September 02, 2021
By Stacy M. Brown
NNPA Newswire Senior National Correspondent
Delta be damned.
The World Health Organization announced it’s monitoring a new coronavirus variant called “Mu,” a strain that first surfaced in Colombia earlier this year.
“Mu is a variant of interest,” the WHO noted in a news release.
The variant contains mutations that indicate a risk of resistance to COVID-19 vaccines, health officials determined.
“The Mu variant has a constellation of mutations that indicate potential properties of immune escape,” WHO officials stated.
Nearly 219 million people globally had contracted the novel coronavirus since March 2020, when officials officially declared a pandemic.
Over 4.5 million have died, including more than 657,000 in the United States, where the disease has disproportionately attacked African Americans and other communities of color.
Health officials have identified the delta variant — and the lack of those vaccinated — as the primary reason over 100,000 people in the United States are hospitalized – the most significant number since the beginning of the year.
The Department of Health and Human Services revealed that 30 percent of intensive care beds in hospitals around the country hold COVID-19 patients, and they point the finger larger at how the delta variant has rapidly spread through the extensive unvaccinated population.
Just under 52 percent of the U.S. population has full vaccination, while 61 percent received at least one dose.
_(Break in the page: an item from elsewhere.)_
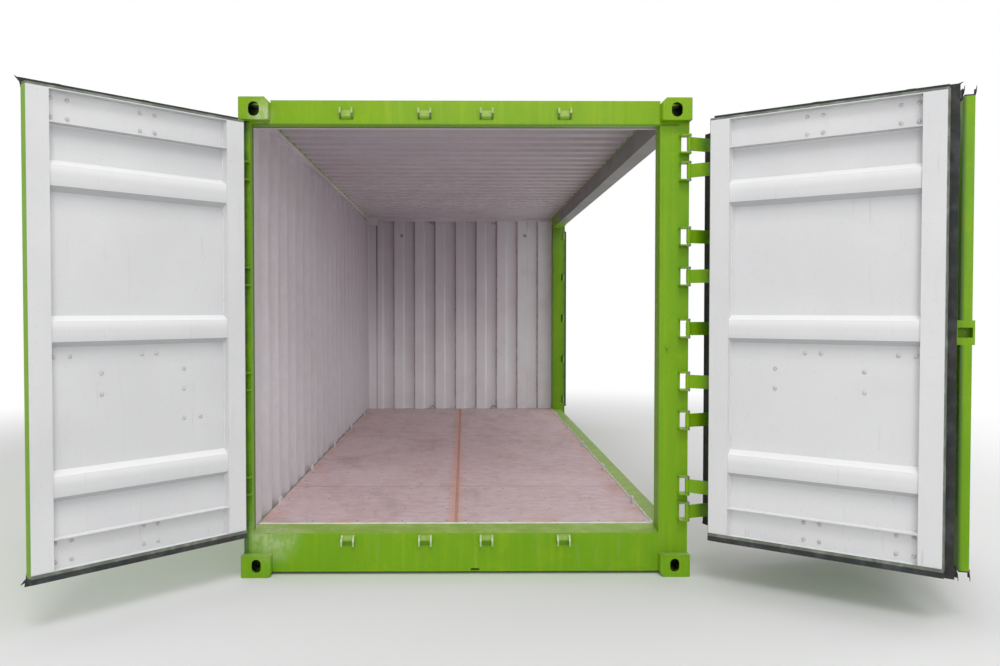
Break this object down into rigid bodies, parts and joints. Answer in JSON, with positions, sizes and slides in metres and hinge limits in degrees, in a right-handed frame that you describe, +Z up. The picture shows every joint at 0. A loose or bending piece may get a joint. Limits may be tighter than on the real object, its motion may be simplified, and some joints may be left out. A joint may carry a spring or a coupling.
{
  "type": "shipping container",
  "caption": "Open-side steel shipping container with hinged end doors, folding side doors, corrugated walls, plywood floor, corner fittings and forklift pockets.",
  "frame": {"origin": "middle of the pattern of the four bottom fitting slots, on the plane of the fittings' feet", "axes": "+X along the length, away from the end doors; -Y towards the open side; +Z up"},
  "size_m": [8.504, 4.7274, 2.591],
  "materials": {
    "green_paint": "satin lime green paint",
    "white_paint": "satin white paint, dusty",
    "door_rubber": "matt black rubber",
    "floor_plywood": "worn plywood",
    "bare_steel": "rusty steel",
    "zinc_steel": "zinc coated"
  },
  "bodies": {
    "container": {"bottom_corner_fittings": "green_paint", "top_corner_fittings": "green_paint", "left_front_post": "green_paint", "right_front_post": "green_paint", "left_rear_post": "green_paint", "right_rear_post": "green_paint", "door_header": "green_paint", "door_sill": "green_paint", "rear_top_rail": "green_paint", "rear_bottom_rail": "green_paint", "left_top_rail": "green_paint", "right_top_rail": "green_paint", "left_bottom_rail": "green_paint", "right_bottom_rail": "green_paint", "forklift_pockets": "green_paint", "cross_members": "green_paint", "floor_boards": "floor_plywood", "floor_centre_strip": "bare_steel", "roof_panel": "white_paint", "left_side_wall": "white_paint", "rear_wall": "white_paint", "hinge_pins": "zinc_steel", "fold_pins": "zinc_steel", "end_keepers": "green_paint", "side_keepers": "green_paint", "lashing_rings": "white_paint", "front_side_frames": "green_paint", "front_side_panels": "white_paint", "front_side_seals": "door_rubber", "front_side_hinges": "green_paint", "front_side_lock_rods": "green_paint", "front_side_rod_fittings": "green_paint", "rear_side_frames": "green_paint", "rear_side_panels": "white_paint", "rear_side_seals": "door_rubber", "rear_side_hinges": "green_paint", "rear_side_lock_rods": "green_paint", "rear_side_rod_fittings": "green_paint", "lock_box": "green_paint"},
    "left_door": {"left_door_frame": "green_paint", "left_door_panel": "white_paint", "left_door_seal": "door_rubber", "left_door_hinges": "green_paint", "left_door_lock_rods": "green_paint", "left_door_rod_fittings": "green_paint"},
    "right_door": {"right_door_frame": "green_paint", "right_door_panel": "white_paint", "right_door_seal": "door_rubber", "right_door_hinges": "green_paint", "right_door_lock_rods": "green_paint", "right_door_rod_fittings": "green_paint"}
  },
  "joints": [
    {"name": "left_door_hinge", "type": "hinge", "parent": "container", "child": "left_door", "pos_m": [-3.014, 1.204, 1.35], "axis": [0, 0, -1], "range_deg": [-132.6, 132.4]},
    {"name": "right_door_hinge", "type": "hinge", "parent": "container", "child": "right_door", "pos_m": [-3.014, -1.204, 1.35], "axis": [0, 0, 1], "range_deg": [-142.7, 0]}
  ]
}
Virus rates continue to spike around the globe, and the WHO has determined that the Mu strain could make matters worse.
Mu joins the list of four variants of concerns named by the WHO.
The list includes Alpha, Lambda, and Delta.
Each is present in at least 170 countries.
The U.S. Centers for Disease Control and Prevention doesn’t list Mu as a variant of interest or a variant of concern.
Barrons reported that the European Center for Disease Prevention and Control (ECDC) has previously listed Mu as a variant of interest.
The ECDC reported that there is evidence that the mutations in the Mu variant now impact transmissibility and immunity.
“WHO will closely follow the epidemiological evolution of this variant, along with studies on its impact,” the agency noted.